One hope for the future lies with the Web. The Web can help to embed a different type of learning model into the kinds of offerings that are out there. And the Web can facilitate feedback loops. In some respects, we're still stuck with a classroom model of learning: There's a teacher at the front of the room who has all of the answers, and there are students who need to have information poured into their heads. The Web moves learning toward performance support, coaching, feedback, and reflection on the difference between the desired performance and the actual outcome. The Web can embed a learning loop into how we teach people.

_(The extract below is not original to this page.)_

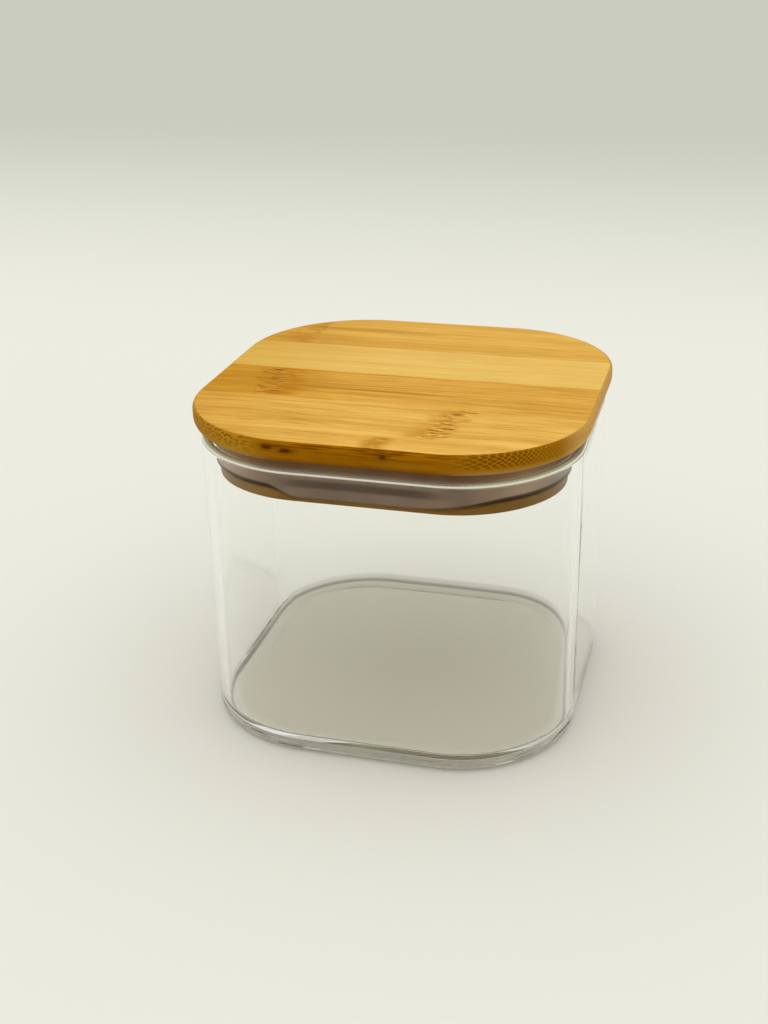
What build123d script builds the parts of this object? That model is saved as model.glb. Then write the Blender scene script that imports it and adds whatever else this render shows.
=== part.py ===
from build123d import *
import math
import os

# Lengths are in millimetres. The origin is at the centre of the jar's foot, with +Z up,
# the bamboo grain along X and the side seen from the front at -Y.

# Glass jar
jar_side = 98.0
jar_corner = 31.5
jar_height = 78.6
wall = 2.3
base_thickness = 4.0
base_outer_round = 2.8
base_inner_round = 1.0
rim_ease = 0.75  # bevel on both edges of the fire-polished rim
foot_width = 7.0  # flat ring that the jar stands on, measured from the wall's outside
push_up = 0.5  # height of the shallow hollow that blown glass has under its base
push_up_slope = 70.0  # degrees from upright, the slant at the hollow's edge

# Lid plate, glued up from bamboo slats that lie flat
plate_overhang = 1.5  # how far the plate reaches past the glass on each side
plate_corner_growth = 0.7  # how much larger its corner radius is than the glass's
plate_thickness = 6.0
plate_top_ease = 0.8  # sanded bevel round the top
plate_under_ease = 2.2  # the underside is eased much more
rim_gap = 2.2  # the seal holds the plate this far above the rim
slat_share = 0.2158  # width of a whole slat, of the plate's side
plate_rear_seam_share = 0.4454  # of the plate's side, from its middle to the rearmost glue line

# Plug under the plate, with a groove that holds the seal
plug_clearance = 2.0  # between the plug and the inside of the jar
plug_depth = 11.4
plug_ease = 0.7  # sanded bevel round the foot
groove_depth = 2.5
groove_height = 7.0
plug_rear_seam_share = 0.369  # of the plug's side, from its middle to the rearmost glue line

# Silicone seal: a band in the groove, a soft lip that bears on the glass and a skirt below it
seal_clearance = 0.2  # between the lip and the glass
seal_band = 2.1  # thickness of the band in the groove
lip_top = 2.3  # depth below the plate at which the lip first reaches the glass
lip_bottom = 2.7
skirt_gap = 0.2  # between the skirt and the plug
skirt_wall = 0.8
skirt_top = 4.0  # depth at which the lip has tapered to the skirt
skirt_bottom = 9.8  # depth of the skirt's lower edge along the straight sides
skirt_ease = 0.3
lift_depth = 7.4  # depth of the skirt's lower edge round the corners, where it is stretched
lift_foot_share = 0.76  # of the skirt's corner radius: where its edge starts to rise
lift_top_share = 0.52  # of the same radius: where the edge has risen in full
lift_blend_share = 0.2  # of the same radius: how softly the edge turns
recess_top = 5.1  # hollow line along each straight side, from this depth
recess_bottom = 7.2
recess_bite = 0.5
recess_length_share = 0.54  # of the skirt's side

# Room beyond a face that a cut runs to
overrun = 5.0

# Places worked out from the sizes above
inner_side = jar_side - 2 * wall
inner_corner = jar_corner - wall
plate_side = jar_side + 2 * plate_overhang
plate_corner = jar_corner + plate_corner_growth
plate_underside = jar_height + rim_gap
slat_width = plate_side * slat_share
plug_side = inner_side - 2 * plug_clearance
plug_corner = inner_corner - plug_clearance
core_side = plug_side - 2 * groove_depth
core_corner = plug_corner - groove_depth
seal_reach = groove_depth + plug_clearance - seal_clearance
skirt_inside = groove_depth + skirt_gap
skirt_reach = skirt_inside + skirt_wall
skirt_side = core_side + 2 * skirt_reach
skirt_corner = core_corner + skirt_reach


def rounded_square(side, corner):
    return RectangleRounded(side, side, corner)


def prism(side, corner, low, high):
    return Pos(0, 0, low) * extrude(rounded_square(side, corner), high - low)


# Jar: one blown glass wall and base, open at the top
def glass_jar():
    body = prism(jar_side, jar_corner, 0, jar_height)
    body = fillet(body.edges().group_by(Axis.Z)[0], base_outer_round)
    inside = prism(inner_side, inner_corner, base_thickness, jar_height + overrun)
    inside = fillet(inside.edges().group_by(Axis.Z)[0], base_inner_round)
    jar = body - inside
    jar = chamfer(jar.edges().group_by(Axis.Z)[-1], rim_ease)
    hollow_side = jar_side - 2 * foot_width
    hollow_outline = rounded_square(hollow_side, jar_corner - foot_width)
    return jar - extrude(hollow_outline, push_up, taper=push_up_slope)


# Boards: the plate that covers the rim, and the grooved plug below it
def lid_plate():
    top = plate_underside + plate_thickness
    plate = prism(plate_side, plate_corner, plate_underside, top)
    plate = chamfer(plate.edges().group_by(Axis.Z)[0], plate_under_ease)
    return chamfer(plate.edges().group_by(Axis.Z)[-1], plate_top_ease)


def lid_plug():
    groove_floor = plate_underside - groove_height
    foot = prism(plug_side, plug_corner, plate_underside - plug_depth, groove_floor)
    foot = chamfer(foot.edges().group_by(Axis.Z)[0], plug_ease)
    return foot + prism(core_side, core_corner, groove_floor, plate_underside)


def cut_into_slats(board, side, rear_seam):
    """The board's slats, from the back to the front, each as wide as its glue lines are apart."""
    count = math.ceil((rear_seam + side / 2) / slat_width)
    seams = [rear_seam - slat_width * i for i in range(count)]
    backs = [side / 2 + overrun] + seams
    fronts = seams + [-side / 2 - overrun]
    low = board.bounding_box().min.Z - overrun
    high = board.bounding_box().max.Z + overrun
    slats = []
    for back, front in zip(backs, fronts):
        strip = Rectangle(side + 2 * overrun, back - front)
        slab = Pos(0, (back + front) / 2, low) * extrude(strip, high - low)
        slats.append(board & slab)
    return slats


# Seal: one silicone ring, drawn as a section with X outwards and Y down from the plate
def seal_section():
    outline = Polyline(
        (0, 0),
        (seal_band, 0),
        (seal_reach, lip_top),
        (seal_reach, lip_bottom),
        (skirt_reach, skirt_top),
        (skirt_reach, skirt_bottom),
        (skirt_inside, skirt_bottom),
        (skirt_inside, groove_height),
        (0, groove_height),
        close=True,
    )
    section = make_face(outline)
    lower_edge = section.vertices().sort_by_distance((skirt_reach, skirt_bottom))[0]
    return chamfer(lower_edge, skirt_ease)


def corner_lift():
    """Wedge that shortens the skirt where the ring is stretched round a corner."""
    top = skirt_corner * lift_top_share
    foot = skirt_corner * lift_foot_share
    floor_reach = foot + overrun * (foot - top) / (skirt_bottom - lift_depth)
    floor = skirt_bottom + overrun
    outline = Polyline(
        (-floor_reach, floor),
        (-top, lift_depth),
        (top, lift_depth),
        (floor_reach, floor),
        close=True,
    )
    wedge = make_face(outline)
    shoulders = wedge.vertices().group_by(Axis.Y)[0]
    wedge = fillet(shoulders, skirt_corner * lift_blend_share)
    across = Plane(origin=(0, 0, plate_underside), x_dir=(0, -1, 0), z_dir=(1, 0, 0))
    return extrude(across * wedge, jar_side)


def side_recess():
    """Hollow line that is deepest at the middle of a side and fades out towards its ends."""
    face = skirt_side / 2
    half_length = face * recess_length_share
    bow = ThreePointArc((face, -half_length), (face - recess_bite, 0), (face, half_length))
    sides = Polyline(
        (face, half_length),
        (face + overrun, half_length),
        (face + overrun, -half_length),
        (face, -half_length),
    )
    hollow = extrude(make_face(bow + sides), recess_bottom - recess_top)
    return Pos(0, 0, plate_underside - recess_bottom) * hollow


def seal_ring():
    path = Pos(0, 0, plate_underside) * rounded_square(core_side, core_corner).wire()
    along = path % 0
    outwards = along.cross(Vector(0, 0, 1))
    start = Plane(origin=path @ 0, x_dir=outwards, z_dir=along)
    ring = sweep(start * seal_section(), path=path)
    for quarter in range(4):
        ring -= Rot(0, 0, 90 * quarter) * side_recess()
        ring -= Rot(0, 0, 90 * quarter + 45) * corner_lift()
    return ring


def write(node, solid):
    solid.label = node
    export_step(solid, f"parts/{node}.step")


def write_slats(name, board, side, rear_seam_share):
    for number, slat in enumerate(cut_into_slats(board, side, side * rear_seam_share), 1):
        write(f"{name}_{number}", slat)


os.makedirs("parts", exist_ok=True)
write("glass_jar", glass_jar())
write_slats("lid_slat", lid_plate(), plate_side, plate_rear_seam_share)
write_slats("plug_slat", lid_plug(), plug_side, plug_rear_seam_share)
write("seal_ring", seal_ring())
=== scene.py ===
import bmesh
import bpy
import math
from mathutils import Matrix, Vector


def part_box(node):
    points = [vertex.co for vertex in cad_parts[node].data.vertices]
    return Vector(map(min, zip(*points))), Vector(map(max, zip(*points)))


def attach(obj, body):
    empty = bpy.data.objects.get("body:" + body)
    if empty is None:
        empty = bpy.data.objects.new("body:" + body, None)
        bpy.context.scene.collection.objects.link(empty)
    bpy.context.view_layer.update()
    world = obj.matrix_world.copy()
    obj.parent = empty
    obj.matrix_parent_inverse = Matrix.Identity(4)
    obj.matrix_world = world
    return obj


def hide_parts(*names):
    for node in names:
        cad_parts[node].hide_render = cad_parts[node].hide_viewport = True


mm = 0.001  # Blender works in metres, the sizes below are in millimetres
closeBy = 0.02  # millimetres within which two places count as the same

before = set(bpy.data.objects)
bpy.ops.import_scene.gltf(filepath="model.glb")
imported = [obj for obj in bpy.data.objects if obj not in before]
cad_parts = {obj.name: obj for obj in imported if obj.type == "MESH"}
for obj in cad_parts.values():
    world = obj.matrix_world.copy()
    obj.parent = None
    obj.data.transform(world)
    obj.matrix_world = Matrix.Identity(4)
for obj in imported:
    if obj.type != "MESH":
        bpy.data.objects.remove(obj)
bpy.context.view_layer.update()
scene = bpy.context.scene

# camera
print("camera")
cameraLook = {
    "aim": (-2.91, -15.71, 55.08),  # the point in the middle of the picture
    "azimuth": 15.95,  # degrees to the right of the front
    "height": 24.28,  # degrees above level
    "roll": -1.15,
    "distance": 365.86,
    "nearest": 10.0,  # what is closer isn't drawn
    "lens": 49.32,
    "sensor": 36.0,
}


def addCamera(look):
    azimuth, height = math.radians(look["azimuth"]), math.radians(look["height"])
    back = Vector((
        math.sin(azimuth) * math.cos(height),
        -math.cos(azimuth) * math.cos(height),
        math.sin(height),
    ))
    right = Vector((math.cos(azimuth), math.sin(azimuth), 0))
    up = back.cross(right)
    turn = Matrix.Rotation(math.radians(look["roll"]), 3, back)
    axes = Matrix((turn @ right, turn @ up, back)).transposed()
    place = Vector(look["aim"]) * mm + back * look["distance"] * mm
    bpy.ops.object.camera_add()
    camera = bpy.context.object
    camera.name = "camera"
    camera.matrix_world = Matrix.LocRotScale(place, axes.to_quaternion(), None)
    camera.data.lens = look["lens"]
    camera.data.sensor_width = look["sensor"]
    camera.data.clip_start = look["nearest"] * mm
    scene.camera = camera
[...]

Another problem with the way that traditional learning happens is that we give knowledge to the wrong group of people, or we give people the wrong knowledge, or there's just too much knowledge. The problem is that we don't know which kind of learning a given community is naturally attracted to. If you focus on each community, then you can make learning a part of the agenda for that community.

So the Web and the technology of the new economy are huge enablers that can reshape how learning takes place. But the Web won't solve the leadership side of the problem. Ultimately, someone has to declare that learning is central to the way an organization operates. Someone has to say, "This is how we do things around here." Otherwise, learning gets minimized -- and it never becomes a given inside the organization.